Telegraph subs alert!

This is the sort of thing that would never have happened in the old days!

When David became the 11th Earl in 1999,

Tsk, he became the 11 th Duke.

As is reported several paras up. And given that he was already a Marquis he could indeed then inherit an Earldom but we wouldn\’t actually say that he had.

Well, unless the Marquis was in the Irish peerage or something.

Which leads to a rather Hayekian point about the subbing of newspapers. Yes, sure, some of it is about spolling, grammar, flow of the story. These can indeed be done over the internet by people thousands of miles away (and thousands of £s cheaper). But there\’s also a great deal of local knowledge, even implicit knowledge if you like, necessary.

The above is trivial, certainly (and it might even be true that he inherited an Earldom along with the Dukedom, a fairly common thing to happen even if we wouldn\’t remark upon it) but there are times when it isn\’t. One I recall is the Queen meeting members of the Parliament of the Isle of Wight. That was the caption to a picture of the Isle of Man.

This isn\’t, BTW, a story about Australians doing this work for the Telegraph. It\’s still subcontracted out, yes, but the peeps are mainly in London now. It\’s more a story about how you want older people doing this work. Peeps who have two or three decades under their belt of this local sort of knowledge. But older peeps are more expensive…..trade offs, trade offs.

This post dedicated to the memory of Tom Payton.

9 thoughts on “Telegraph subs alert!”

  1. Sir ,you just are here protecting the vested interest of your chums… india has long since overtaken the entire translation industry from domination by overpriced westerneres to become final destination of choice, and All technical writing is next on the list to outsource. then we do of course newspaper subbing i know being native english speaker we do writing of Utmost quality … Local Knowledge is the final excuse of colonialist arroganceby old-age westerners whom cannot compete with our price.

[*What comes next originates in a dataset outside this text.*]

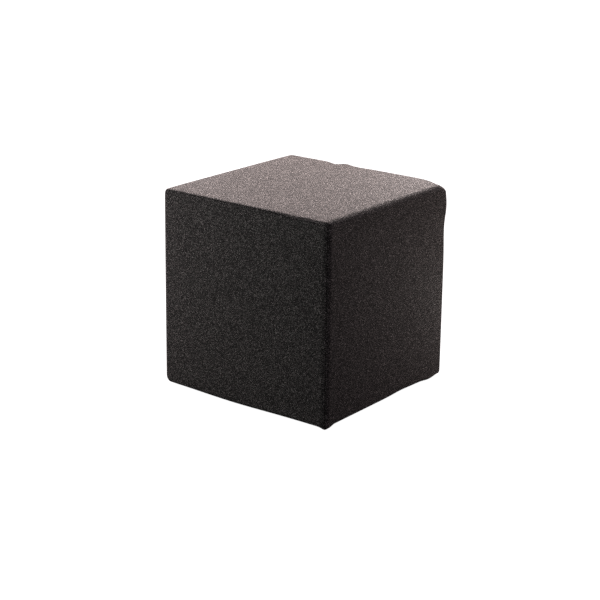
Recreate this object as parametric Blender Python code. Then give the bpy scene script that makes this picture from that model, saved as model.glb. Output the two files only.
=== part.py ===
"""Cube pouf stool, upholstered in woven cloth over firm padding.

The cover is cut as four pieces of cloth. One long strip, the wrap, goes up the left side, over the
top and down the right side, so the two top edges beside it are soft folds. A square panel closes the
front and another the back, each sewn to the wrap all round in a plain seam that lies in a groove.
A flat panel closes the underside, a little in from the hem, and the pouf rests on it.

Frame: metres, +Z up, floor at z = 0, origin under the middle of the pouf. The front panel faces -Y.
"""

import math

import bmesh
import bpy
from mathutils import Vector

# Overall sizes
WIDTH = 0.4514  # across the two sides of the wrap, along X
DEPTH = 0.4434  # from front panel to back panel, along Y
BODY_HEIGHT = 0.4451  # from the hem to the top edges
HEM_HEIGHT = 0.0065  # the hem stands this far off the floor
GAP = 0.0003  # between pieces that touch

# Folds of the wrap, seen from the front: radius of each long edge
RIGHT_FOLD = 0.0135
LEFT_FOLD = 0.015
RIGHT_HEM_FOLD = 0.010
LEFT_HEM_FOLD = 0.017
LEAST_FOLD = 0.003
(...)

    [/irony – I’ve seen much much worse].

  2. Maybe they could hire some retirees to do the work; possibly ex-pats in another time zone who would appreciate a bit of extra cash. They needn’t cost much: the best candidates would most likely already be Telegraph readers and would enjoy the work.

  3. “It’s more a story about how you want older people doing this work. Peeps who have two or three decades under their belt of this local sort of knowledge. But older peeps are more expensive…..”
    But is that actually true? There must be an almost inexhaustible supply of old school journalists, an internet connection away & now in retirement, who’d welcome a few bob coming in for subbing. Come to think of it, there’s a couple I occasionally drink with who’re known to plead poverty. I’ll ask them.
    Could it more be, the print media, like most other areas these days, has become infested with university grads. Now, I’ve nothing particular against higher education but all a degree gives a c*nt is piece of papers says he’s qualified as a c*nt. And when qualified c*nts look for people to do stuff, they do tend to stick to the same sort of people as themselves. Hence they ignore the rule most people with practical experience have engraved on the inside of their foreheads. If you want to check something, don’t use the same method as you used to arrive at the original conclusion

  4. Does anyone care if some sub outsourced to Portugal gets some old bat’s title wrong? I know it may be a symptom that we’re going to the dogs, but so we actually care? Is that a price worth paying? After all, if the market is always right, maybe it rightly decides that Irish titles (whatever, I’ve forgotten already) are just not worth paying expensive old courtiers to get right?

    Tim adds: This particular blog post is a little (a little, not much) deeper than it appears.

    Tom Payton as mentioned was a bloke I knew who worked as a sub on the Telegraph. I knew him from a pub in Bath. The landlord of which is the Nick Luke who commented first on the post. John Price, the bloke who commented second, was a sub on the Telegraph who worked with Tom.

    So that’s three people who care about the post. For it would be an error to assume that posts on this blog were written for the interest solely of Luke M really….

  5. I think Tim’s point, and this is an ongoing topic, sub editing- is apart from entertainment, the press is supposed to educate & inform. If you can’t trust the paper to get things right, the last two ain’t happening. Now, what his quibble is here, I haven’t the vaguest. Can’t even be bothered to look. But that’s not the issue. I’m sure if I was being paid to write articles for a rag I’d be making sure my facts were right. And if I was being paid to sub, ditto. Maybe that’s because, with what I do or mostly did these days, I felt it was my duty to my bit of the public to get it right. If I hadn’t I’d have soon lost their trust, which I regarded as the biggest asset I had.
    “Does anyone care if some sub outsourced to Portugal gets some old bat’s title wrong?”
    Yes it does. Because if you can’t get the little things right, what confidence is there you get the big things right?